“No all’inciucio, siamo più dei 101. #rigenerazione Pd”. Uno striscione che non lascia spazio a dubbi quello apparso al corteo per le celebrazioni del 25 aprile a Milano. Dietro, un Pippo Civati che, sorridendo, indica il numero, “101”. E in quel dito puntato c’è tutto il distacco del deputato Pd, che invoca un rinnovamento all’interno del proprio partito, colpevole, a suo dire, di aver preso una deriva sbagliata. I centouno chiamati in causa sono i “franchi tiratori“, i parlamentari che hanno affondato la candidatura di Romani Prodi al Quirinale e che la direzione nazionale di un Pd a pezzi non ha saputo individuare.
‘C’è un partito da ricostruire’ è l’invocazione dello striscione e la prima richiesta è sottolineata all’inizio: “No all‘inciucio“. Quello che si sta definendo, secondo Civati, è “un governo politicissimo, basato sulla collaborazione Pd-Pdl, senza scadenza, non a caso presieduto dall’ultimo dirigente del Pd che non si è dimesso (perché eletto dall’assemblea, ma non solo)”. Uno sbaglio, dunque, che dal punto di vista del deputato fa emergere che “le cose stanno peggiorando“.
La grancassa del suo dissenso verso le scelte del proprio partito è stato il blog personale. Proprio dal web Pippo Civati ha risposto a distanza a Dario Franceschini sulla possibilità di espulsioni dal partito in caso di mancato voto di fiducia al governo Letta. Franceschini ha poi smentito, ma Civati ha replicato con un post: “Dario Franceschini dice che chi non voterà la fiducia al governo sarà cacciato dal Pd. Gli consiglierei di rileggersi lo Statuto e di considerare che la sua democraticissima posizione azzera il dibattito. E fa pensare che la votazione di Napolitano comprendesse anche il seguito, com’era per altro ovvio (soprattutto a me)”.
Una posizione che è diventata sempre più netta, fino al gelo totale. ”Chi non vota la fiducia è fuori dal partito? Questi sono toni fuori di testa più che fuori dal partito. Chi non è d’accordo dovrebbe essere tenuto in grande considerazione, non sbattuto fuori dal partito. L’unità del Pd si ritrova solo se c’è una discussione. In questo momento sono molto contrario a quello che leggo sui giornali, non capisco perché dovrei uscire dal Pd solo perché ho delle grosse perplessità. Oggi è il 25 aprile, certi atteggiamenti un po’ duri da uomini di potere li capisco ancor meno”, è la replica ai microfoni di Tgcom24 dal corteo milanese.

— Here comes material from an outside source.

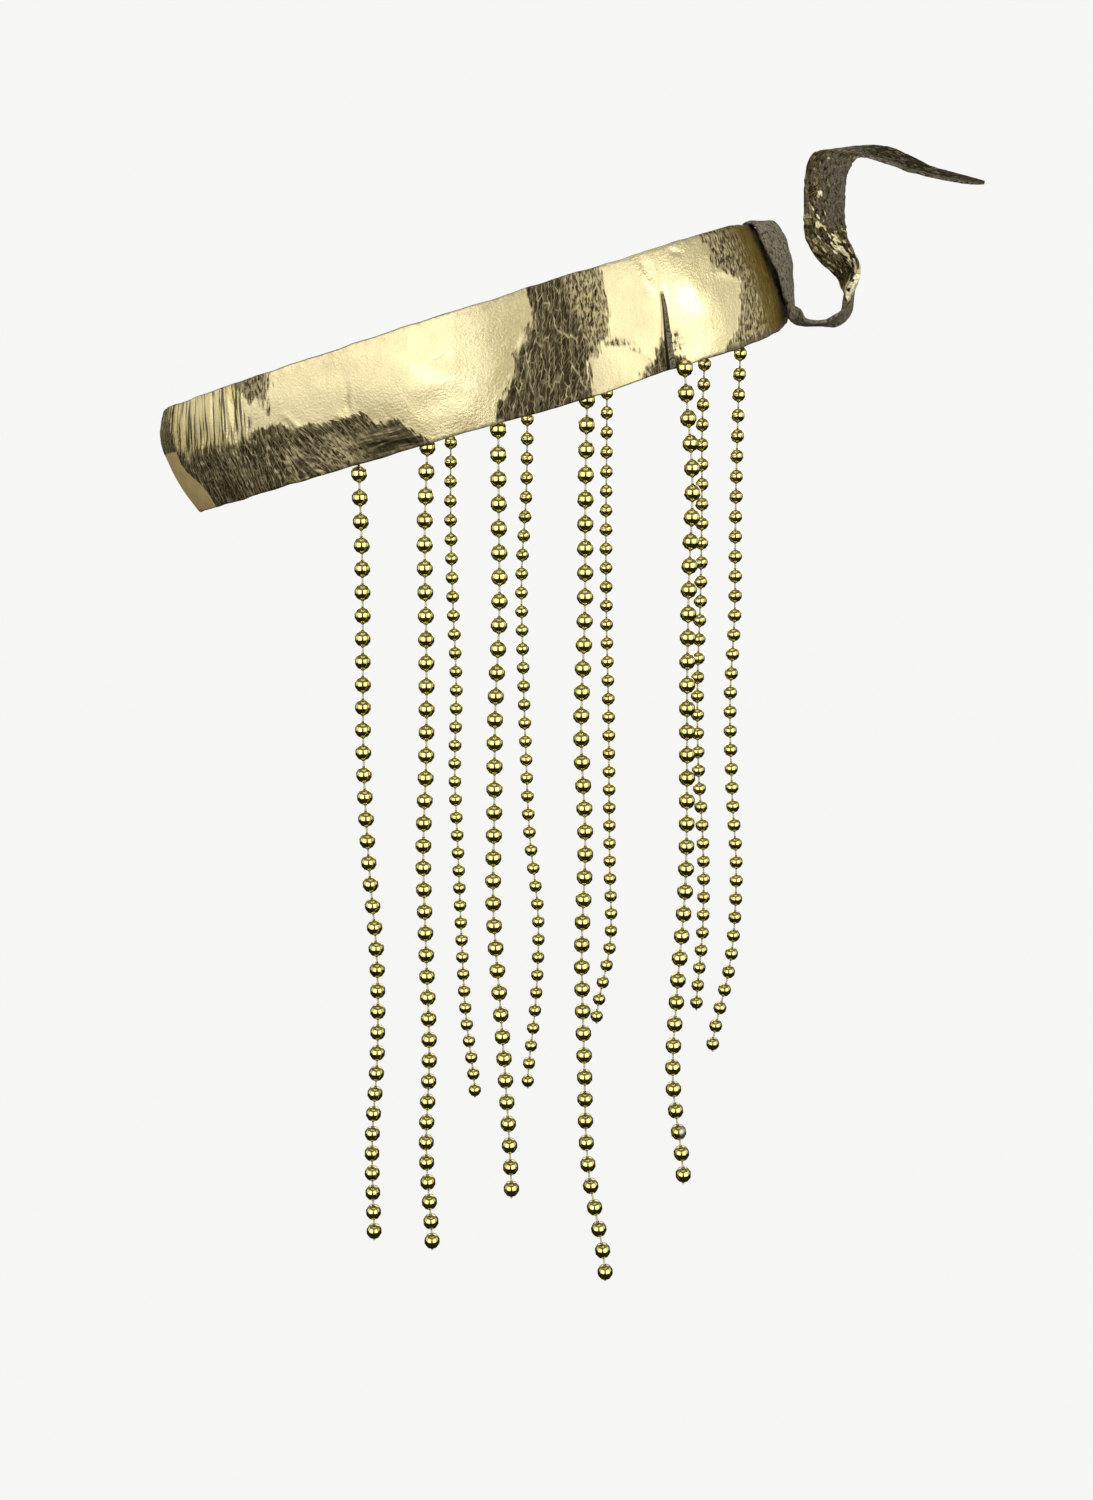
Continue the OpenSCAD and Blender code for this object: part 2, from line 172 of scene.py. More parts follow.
# Stations about 25 mm apart round the band: x and y of the outer face, then the upper and the lower edge
# above the sloping middle plane, then how far the upper and the lower edge curl inwards
PLAN_X, PLAN_Y, EDGE_TOP, EDGE_LOW, CURL_TOP, CURL_LOW = range(6)
STATIONS = np.array([
    [-108, 0, 18.6, -18.2, 7, 3], [-103, -19, 19, -18.2, 4, 2], [-88, -35, 18.2, -18.5, 1.4, 1],
    [-68, -48, 18.1, -18.6, 0.8, 0.6], [-42, -60, 17.7, -19, 0.6, 0.6], [-17, -71, 17.3, -19.1, 0.6, 0.6],
    [9, -76.5, 17, -19.8, 0.6, 0.6], [33, -77, 17.2, -20.2, 0.6, 0.6], [55, -71, 17.3, -19.3, 0.6, 0.6],
    [75, -59.5, 18.2, -19.4, 0.8, 1], [92, -43.5, 18.6, -18, 1, 2], [102, -23, 16.8, -15.8, 2.5, 4],
    [105.5, 0, 14.6, -14, 4, 5.5], [104.5, 24, 17, -15, 3, 4], [98.5, 46, 19, -17, 1, 1.6],
    [84.5, 62, 19.5, -17, 0.8, 0.6], [65, 72, 20, -17, 0.6, 0.6], [39, 77, 20, -17, 0.6, 0.6],
    [10, 78, 20, -17, 0.6, 0.6], [-20, 75, 20, -17, 0.6, 0.6], [-49, 65.5, 20, -17, 0.6, 0.6],
    [-74, 49.5, 19.6, -17.4, 1, 0.8], [-95, 27, 19.2, -18, 3.5, 1.6]])
STATION_COUNT = len(STATIONS)
STATION_LENGTH = 23.5
ROUND = STATION_COUNT * STATION_LENGTH
BAND_HEIGHT = 37.0
# Soft dents and swells: station, height from 0 at the lower edge to 1 at the upper, reach in stations,
# reach in height, and how far the leather stands out
DENTS = [
    (3.1, 0.3, 0.7, 0.35, -0.9), (4.8, 0.6, 0.8, 0.36, 0.7), (5.5, 0.3, 0.6, 0.35, 0.3),
    (6.6, 0.5, 0.5, 0.9, -1), (7.5, 0.3, 0.6, 0.5, -0.6), (8, 0.8, 0.35, 0.5, 0.7),
    (8.65, 0.54, 0.6, 0.36, 1.1), (10.6, 0.4, 0.5, 0.7, -0.8), (14.5, 0.5, 0.6, 0.6, 0.8),
    (16.2, 0.4, 0.8, 0.5, -0.8), (18, 0.6, 0.7, 0.5, 0.9), (19.8, 0.4, 0.6, 0.6, -0.9),
    (21.4, 0.6, 0.6, 0.5, 0.7)]
# How far the grain of the creases leans towards the nape per millimetre of height, by station: above the
# middle of the height, and below it
LEANS_ABOVE = [(-12, 0.2), (0, 0.3), (1.1, 0.75), (1.6, 0.62), (2.6, 0.42), (3.4, 0.3), (5.4, 0.3),
               (6.2, 0.42), (7.4, 0.3), (8.0, 0.1), (9.2, 0.25), (11, 0.1)]
LEANS_BELOW = [(-12, 0.2), (0, 0.2), (1.4, 0.1), (2.9, 0.05), (3.5, -0.35), (4.8, -0.3), (5.4, 0.3),
               (6.2, 0.38), (7.4, 0.25), (8.0, 0.1), (9.2, 0.3), (11, 0.1)]
DART_STATION, DART_LEAN, DART_REACH, DART_DEPTH = 7.97, 0.38, 0.64, 2.3
DART_STATION_LENGTH = 22.0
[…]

Perché non votare il governo Letta? “Perché il dialogo tra Pd e Pdl – spiega- si sta già logorando ed è impensabile pensare che duri questo governo. Vorrei poterne parlare con i miei colleghi del Pd, abbiamo già perso Sel, quindi dovremmo essere un po’ più chiari in termini di durata e di scelte da compiere. Abbiamo distrutto il Pd, forse è più giusto dire lasciamo il passo a qualcun altro. Qualcuno di nuovo del Pd o qualcun altro se dovessimo perdere le elezioni.”
“Auspico che questo governo si dia tre obiettivi immediati che sono legge elettorale da fare subito, presentando già una bozza, fare una riflessione sulla situazione economica e dare un segnale sui costi della politica. Tre cose che si possono fare, tutto il resto lo vedo complicato. In questo momento non voto la fiducia, se poi sarò coinvolto in un dibattito spiegherò in quella sede le mie opinioni”, conclude Civati.